┌─ DATA SHOWN

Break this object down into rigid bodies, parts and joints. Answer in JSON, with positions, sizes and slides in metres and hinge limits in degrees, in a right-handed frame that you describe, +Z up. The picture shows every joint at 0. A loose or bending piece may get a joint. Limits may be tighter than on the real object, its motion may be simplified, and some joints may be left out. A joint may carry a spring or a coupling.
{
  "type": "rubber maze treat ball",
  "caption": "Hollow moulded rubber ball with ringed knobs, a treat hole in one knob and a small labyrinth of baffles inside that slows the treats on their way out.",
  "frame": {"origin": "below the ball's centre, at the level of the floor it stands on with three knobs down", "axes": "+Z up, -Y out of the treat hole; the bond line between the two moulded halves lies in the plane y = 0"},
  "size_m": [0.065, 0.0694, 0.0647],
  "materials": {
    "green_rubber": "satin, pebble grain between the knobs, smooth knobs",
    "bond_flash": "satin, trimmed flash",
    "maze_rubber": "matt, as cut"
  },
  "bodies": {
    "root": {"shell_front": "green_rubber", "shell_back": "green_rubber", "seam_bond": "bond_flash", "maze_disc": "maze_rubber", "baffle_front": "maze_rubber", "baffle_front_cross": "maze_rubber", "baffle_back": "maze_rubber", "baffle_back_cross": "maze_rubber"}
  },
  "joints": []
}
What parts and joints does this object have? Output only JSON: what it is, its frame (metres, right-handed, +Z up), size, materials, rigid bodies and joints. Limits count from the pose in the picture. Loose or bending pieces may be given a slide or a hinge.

└─

▶ _WRITTEN EXERCISE_
Emit the full listing verbatim.

▶ _SOLVED EXERCISE_
Break this object down into rigid bodies, parts and joints. Answer in JSON, with positions, sizes and slides in metres and hinge limits in degrees, in a right-handed frame that you describe, +Z up. The picture shows every joint at 0. A loose or bending piece may get a joint. Limits may be tighter than on the real object, its motion may be simplified, and some joints may be left out. A joint may carry a spring or a coupling.
{
  "type": "rubber maze treat ball",
  "caption": "Hollow moulded rubber ball with ringed knobs, a treat hole in one knob and a small labyrinth of baffles inside that slows the treats on their way out.",
  "frame": {"origin": "below the ball's centre, at the level of the floor it stands on with three knobs down", "axes": "+Z up, -Y out of the treat hole; the bond line between the two moulded halves lies in the plane y = 0"},
  "size_m": [0.065, 0.0694, 0.0647],
  "materials": {
    "green_rubber": "satin, pebble grain between the knobs, smooth knobs",
    "bond_flash": "satin, trimmed flash",
    "maze_rubber": "matt, as cut"
  },
  "bodies": {
    "root": {"shell_front": "green_rubber", "shell_back": "green_rubber", "seam_bond": "bond_flash", "maze_disc": "maze_rubber", "baffle_front": "maze_rubber", "baffle_front_cross": "maze_rubber", "baffle_back": "maze_rubber", "baffle_back_cross": "maze_rubber"}
  },
  "joints": []
}
What parts and joints does this object have? Output only JSON: what it is, its frame (metres, right-handed, +Z up), size, materials, rigid bodies and joints. Limits count from the pose in the picture. Loose or bending pieces may be given a slide or a hinge.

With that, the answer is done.